The Lashkar project was driven by a visceral hatred of Hindus. Born on June 5, 1950 to Kamaluddin Saeed, in the Punjab town of Sargodha, the Lashkar chief grew up hearing of Partition atrocities. In his 2007 book Frontline Pakistan, Zahid Husain reported that the horrors of the partition in 1947, which uprooted his family from their home in Shimla, left a huge imprint on Hafiz Saeed’s personality. Thirty-six members of his family were killed while migrating to Pakistan.

Saeed’s public speeches and writings have been characterised by invective against Hindus. In a 1999 article, he said that the Hindu was a mean enemy and the proper way to deal with him was the one adopted by our forefathers, who crushed them by force.

On December 13, 2001, terrorists stormed India’s Parliament.

Pakistan’s former President, General Pervez Musharraf, under pressure, proscribed the Lashkar. But the MDI renamed itself the Jamaat-ud-Dawa and resumed operation. Moreover, the Lashkar continued to operate freely out of Pakistan-administered Kashmir, where the proscription order did not apply. Pakistan also arrested Saeed in 2002, as part of a counter-terrorism action intended to ward off the risk of war with India. But he was later acquitted of sedition charges by a Lahore court.

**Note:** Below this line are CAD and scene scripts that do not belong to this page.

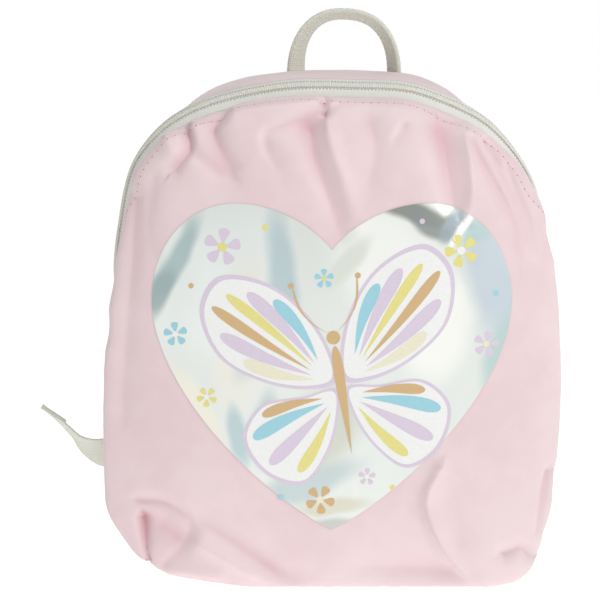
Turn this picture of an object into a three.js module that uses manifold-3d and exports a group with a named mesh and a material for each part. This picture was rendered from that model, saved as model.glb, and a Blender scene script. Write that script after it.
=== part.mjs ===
// A small child's backpack, standing on its base: a soft dome-shaped bag of coated cloth with a
// gathered front panel, a zip that runs over the top, a heart of foil on the front, a webbing grab
// handle and two padded shoulder straps with ladder locks.
// Millimetres, +Z up, the front panel faces -Y, +X is the right-hand side of the front view.
// The origin is in the middle of the flat underside.
import * as THREE from 'three';
import { mergeVertices } from 'three/addons/utils/BufferGeometryUtils.js';
import Module from 'manifold-3d';

const wasm = await Module();
wasm.setup();

// The bag
const bodyWidth = 236;
const bodyHeight = 268;
const bodyDepth = 100; // from the back seam to the front seam, at the base
const topSetback = 26; // how far the front seam leans back at the top
const frontCrown = 13; // how far the front panel's middle stands ahead of its seam at the base
const backCrown = 3;
const clothWall = 1.5;
const seamGap = 0.3; // between two pieces that are sewn together
const baseSettle = 0.8; // how far the soft base flattens where it rests
const flankTuck = 6; // how far the gusset lies inside the front panel's bulge, low on the flanks
const backSeamInset = 8;
const shoulderTuck = 5; // how far the top gusset falls behind the zip at the shoulders

// The zip
const tapeWidth = 5.5;
const coilWidth = 5;
const tapeThickness = 1;
const coilThickness = 1.8;
const coilRise = 0.3;
const zipEndHeight = 97;
const tapeTurn = 1.4; // how far the zip lies inside the outline on the flanks

// The foil heart
const heartWidth = 184.5;
const heartHeight = 168;
const heartTipHeight = 34;
const foilThickness = 0.5;

// The grab handle
const handleSpan = 53; // between the middles of its two feet
const handleShift = 8; // to the right of the bag's middle
const handleRise = 31.5;
const handleWidth = 12;
const handleThickness = 3;
const handleSetback = 7; // from the back seam to the middle of the feet
const handleTwist = { left: 48, top: 23, right: 30 }; // degrees, the front edge outwards
const handleSteps = 22;
const handleSquareness = 2.3;

// The shoulder straps
const padWidth = 40;
const padThickness = 8;
const webbingWidth = 20;
const webbingThickness = 1.2;
const strapGap = 0.3; // between webbing and what it runs round
const lockBar = 3.5;
const lockMiddleBar = 3;
const lockThickness = 3;
const lockUpperSlot = 6;
const lockLowerSlot = 5;
const lockSide = 3;
const hemLength = 15;

// The zip slider
const sliderLength = 11;
const sliderWidth = 7;
const sliderThickness = 3;
const lugHeight = 1.6; // of the post that carries the pull
const pullLength = 22;
const pullWidth = 5;
const pullThickness = 1.4;

// How finely the cloth is divided
const zipRunSteps = 45;
const baseRunSteps = 34;

const materials = {
  pinkCloth: new THREE.MeshStandardMaterial({ color: 0xeed6d9, roughness: 0.42, metalness: 0 }),
  foil: new THREE.MeshStandardMaterial({ color: 0xdfe6e2, roughness: 0.25, metalness: 0.85 }),
  webbing: new THREE.MeshStandardMaterial({ color: 0xcfcfc3, roughness: 0.8, metalness: 0 }),
  zipTape: new THREE.MeshStandardMaterial({ color: 0xdadad3, roughness: 0.75, metalness: 0 }),
  lockPlastic: new THREE.MeshStandardMaterial({ color: 0xc6c7bb, roughness: 0.45, metalness: 0 }),
  sliderMetal: new THREE.MeshStandardMaterial({ color: 0xc9cac2, roughness: 0.35, metalness: 0.6 }),
};

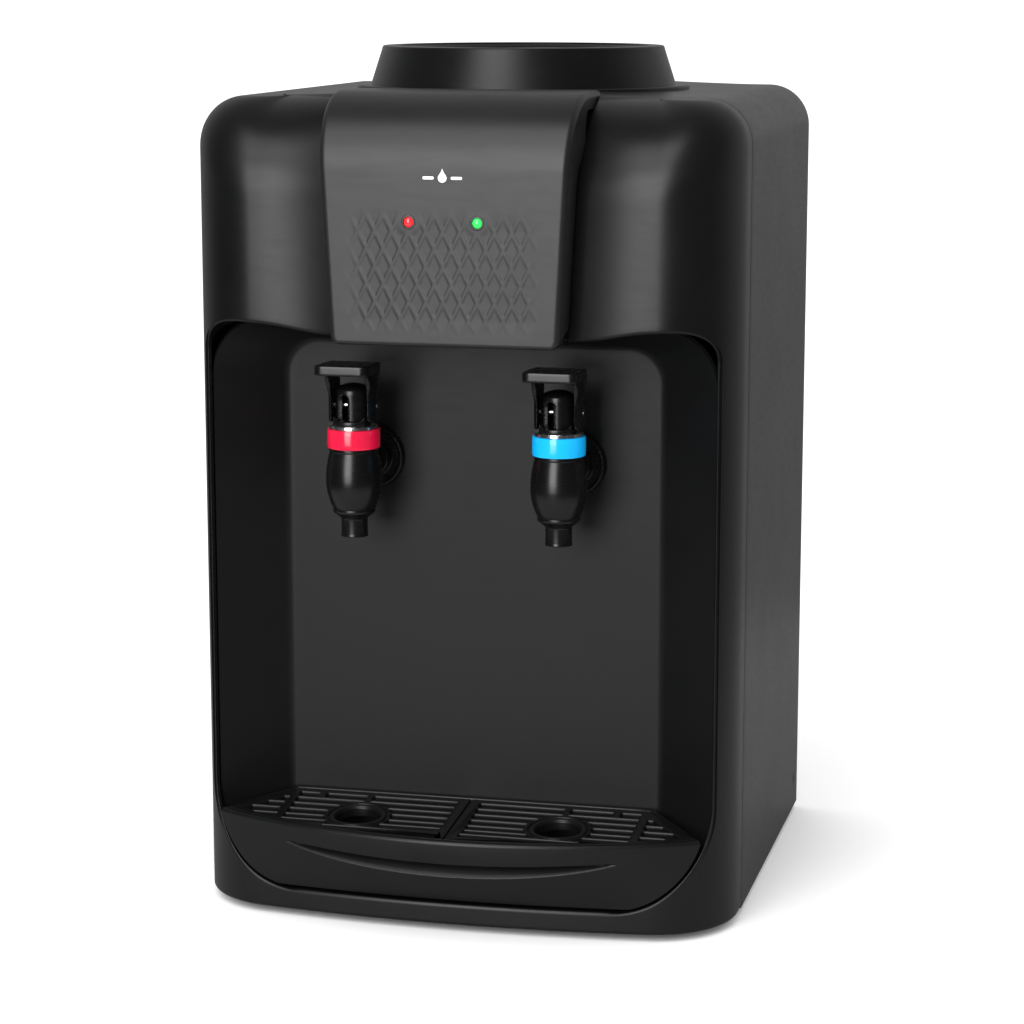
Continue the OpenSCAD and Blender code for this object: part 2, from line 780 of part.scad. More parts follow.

Even as Pakistan scaled back infiltration in Kashmir, violence has fallen year-on-year; since 2002 the Lashkar’s all-India offensive escalated. After the Mumbai bombings of 2006, General Musharraf again promised to end terrorism directed at India, but once again failed to act against the Lashkar. Now, many in India’s security services fear Saeed’s release could herald a fresh wave of terror.